Turkey: Economic recovery loses momentum in the first quarter

GDP growth slows: GDP growth waned to 1.0% on a seasonally adjusted quarter-on-quarter basis in the first quarter from 1.7% in the fourth quarter of last year. The reading marked the second consecutive expansion after the economy entered a shallow technical recession in Q2–Q3 2024, suggesting a still-strong albeit slowing recovery.

On an annual basis, economic growth lost steam, cooling to 2.0% in Q1, following the previous quarter’s 3.0% growth and marking the worst reading since Q2 2020.

Household spending and investment shrink: Domestically, private consumption contracted by 0.4% in sequential terms in Q1, marking the worst result since Q2 2024 (Q4 2024: +4.3% s.a. qoq). This swing came amid depleted real wages and likely reflected payback from front-loaded spending at the end of 2024 amid promotional campaigns and concerns over price adjustments. In addition, fixed investment contracted 1.4% in Q1, also logging the worst result since Q2 2024 (Q4 2024: +3.9% s.a. qoq). On the flip side, public spending accelerated to a 2.1% expansion in Q1 (Q4 2024: +0.2% s.a. qoq).

On the external front, exports of goods and services rebounded, growing 3.9% seasonally adjusted quarter on quarter in Q1, which marked the best reading since Q3 2023 (Q4 2024: -3.3% s.a. qoq). This sharp improvement likely stemmed from front-loading efforts ahead of greater U.S. tariffs. Conversely, imports of goods and services deteriorated, contracting 1.1% in Q1 (Q4 2024: +5.2% s.a. qoq).

GDP growth to soften ahead: Our panel expects GDP to cool further in Q2 as financial market turmoil, recent monetary policy tightening and U.S. tariffs hamper momentum. Over 2025 as a whole, growth is set to slow relative to 2024 and remain weak by historical standards. Lower real wages and a higher unemployment rate should dent household spending. Moreover, exports and investment are seen cooling amid heightened global trade tensions.

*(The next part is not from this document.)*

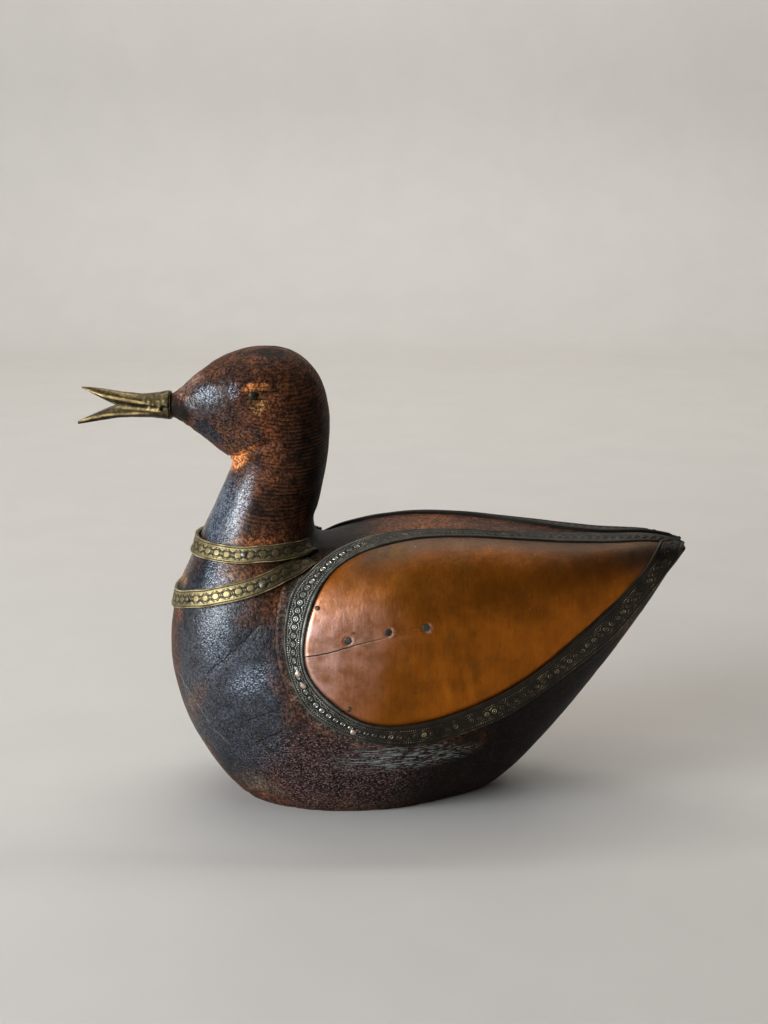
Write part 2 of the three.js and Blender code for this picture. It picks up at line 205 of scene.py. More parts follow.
def paint(piece: Piece, name: str, values: Array) -> None:
    """Store a number or a colour at each vertex, for the material to read.

    Args:
        piece: the piece to paint.
        name: the name that the material asks for.
        values: a number, or a row of three numbers, for each vertex.
    """
    if values.ndim == 1:
        layer = piece.data.attributes.new(name, "FLOAT", "POINT")
        layer.data.foreach_set("value", values.astype(np.float32))
        return
    layer = piece.data.attributes.new(name, "FLOAT_COLOR", "POINT")
    full = np.ones((len(values), 4), dtype=np.float32)
    full[:, :3] = values
    layer.data.foreach_set("color", full.ravel())


def hand_in(piece: Piece, material: Material, slot: str, *nodes: str) -> None:
    """Dress a finished piece and set it in the frame for the nodes that it stands for.

    Args:
        piece: the finished piece, in metres at its place.
        material: its finish.
        slot: not used.
        nodes: the nodes that the piece replaces.
    """
    piece.data.materials.clear()
    piece.data.materials.append(material)
    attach(piece, BODY)
    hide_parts(*nodes)
    piece.data.calc_loop_triangles()
    log.info("%s: %d triangles", piece.name, len(piece.data.loop_triangles))


# Numbers along and across


def ramp(values: Array, low: float, high: float) -> Array:
    """Ease from 0 at low to 1 at high, as a smooth step."""
    share = np.clip((values - low) / (high - low), 0, 1)
    return share * share * (3 - 2 * share)


def hump(values: Array, middle: float, width: float) -> Array:
    """A soft round ridge of height 1 at the middle."""
    return np.exp(-(((values - middle) / width) ** 2))


def read_line(line: Line, x: Array) -> Array:
    """Read a line of straight stretches, given as places and values, at other places."""
    places, values = np.array(sorted(line)).T
    return np.interp(x, places, values)


def waviness(points: Array, wavelength: float, seed: float) -> Array:
    """Smooth noise between about -1 and 1 at each place.

    Args:
        points: places in millimetres.
        wavelength: the size of its swells in millimetres.
        seed: an offset that makes this noise unlike the others.

    Returns:
        One number for each place.
    """
    scaled = points / wavelength + seed
    return np.array([noise.noise(Vector(p)) for p in scaled])


def gap_to_line(places: Array, line: Array) -> Array:
    """Measure from each place to a line of straight stretches, in two coordinates.

    Args:
        places: a row of two coordinates for each place.
        line: the same for each corner of the line.

    Returns:
        The shortest distance from each place.
    """
    best = np.full(len(places), np.inf)
    for a, b in zip(line[:-1], line[1:]):
        run = b - a
        share = np.clip(((places - a) @ run) / max(run @ run, 1e-9), 0, 1)
        near = a + share[:, None] * run
        best = np.minimum(best, np.hypot(*(places - near).T))
    return best


def within(places: Array, outline: Array) -> Array:
    """Find which places lie inside a closed outline, in two coordinates.

    Args:
        places: a row of two coordinates for each place.
        outline: the same for each corner of the outline.

    Returns:
        True or false for each place.
    """
    inside = np.zeros(len(places), dtype=bool)
    x, y = places.T
    for a, b in zip(outline, np.roll(outline, -1, axis=0)):
        crosses = (a[1] > y) != (b[1] > y)
        with np.errstate(divide="ignore", invalid="ignore"):
            at = a[0] + (y - a[1]) / (b[1] - a[1]) * (b[0] - a[0])
        inside ^= crosses & (x < at)
    return inside


@dataclass(frozen=True)
class Oval:
    """An oval on the duck's side, in millimetres, turned by some degrees."""

    middle: Pair
    size: Pair
    turn: float

    def reach(self, along: Array, up: Array) -> Array:
        """Measure how far each place lies from the oval's middle.

        Args:
            along: places along the duck.
            up: places above the ground, or round the duck's side.

        Returns:
            The distances in the oval's own radii, so 1 is on its edge.
        """
        c, s = math.cos(math.radians(self.turn)), math.sin(math.radians(self.turn))
        dx, dz = along - self.middle[0], up - self.middle[1]
        return np.hypot((c * dx + s * dz) / self.size[0], (c * dz - s * dx) / self.size[1])

    def patch(self, along: Array, up: Array) -> Array:
        """A soft patch over the oval, from 0 outside to 1 inside."""
        return 1 - ramp(self.reach(along, up), *PATCH_EDGE)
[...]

Deteriorating investor sentiment and rising political tensions are downside risks.

Panelist insight: ING’s Muhammet Mercan commented:

“Early indicators for the second quarter point to emerging signs of weakness following the volatility experienced in March. […] Additionally, global economic challenges – especially those arising from US tariffs – could negatively affect Turkey’s export performance. The anticipated slowdown in economic growth across Europe and the US may create additional headwinds for exports.”